Only, of course, when radical feminists like Judith Butler write their books about “gender” and lefty academics work themselves into the catbird seat then it is they who are using power to force their interpretations of things-in-themselves on the rest of us.
And the funny thing is that, since they believe that the old understanding of things-in-themselves was all about the powerful imposing their will on helpless victims, then the only thing they know is to ramp up a monstrous power movement to impose their own will on the notorious oppressors.
And the whole LGBT movement has morphed into forcing the “gender du jour” down the throats of the evil oppressors, whoever they are.
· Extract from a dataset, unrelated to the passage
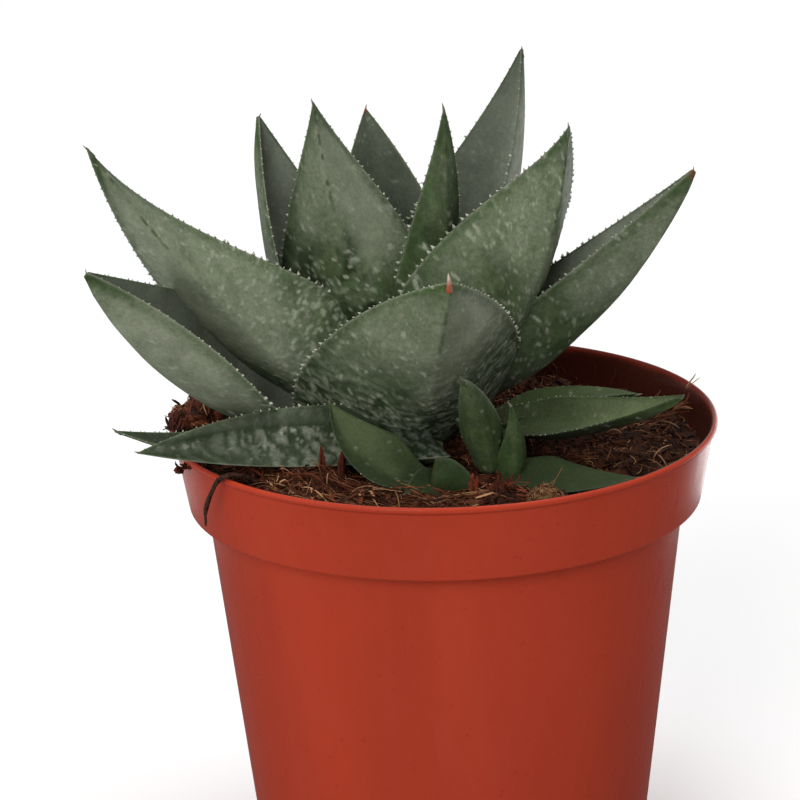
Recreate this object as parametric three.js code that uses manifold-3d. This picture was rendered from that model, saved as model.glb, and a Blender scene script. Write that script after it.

Do you not see the irony in that, dear lefty friends?
So, at some point a professional gay writer like Andrew Sullivan gets to worry, like Mr. Brooke in Middlemarch, about going too far. So he writes on his Substack about Butler’s book:
This is a work so embedded in neo-Marxism it’s impossible to grasp it without accepting its collectivist and revolutionary premises. For Butler, in matters of sex and the body, nothing is as it appears, the individual has no independent existence or capacity for reason outside social and cultural forces, and even the basics of anatomy, like a penis, are just socially constructed all the way down.
Well yes, all knowledge is “socially constructed all the way down.” The key is to try to avoid getting politics and power and the friend / enemy distinction into the mix, and trying to come to a common understanding of knowledge with lefty Jürgen Habermas. As I wrote many moons ago:
Thus, for Habermas, humans are not merely rational actors pursuing their strategic ends through the use of instrumental reason, as the Enlightenment and his teacher Theodor Adorno supposed. They also live in community in the world, the lifeworld of Husserl, with other humans with whom they communicate and develop moral agreement.
“All friendly like,” as My Fair Lady Eliza Doolittle put it. Or, if you prefer, the words of the actress Mrs. Patrick Campbell, referring to homosexuals. Said Mrs. Pat:
My dear, I don't care what they do, so long as they don't do it in the street and frighten the horses.
But, of course, the whole point of lefty politics is to stampede the horses. In their own best interest, of course.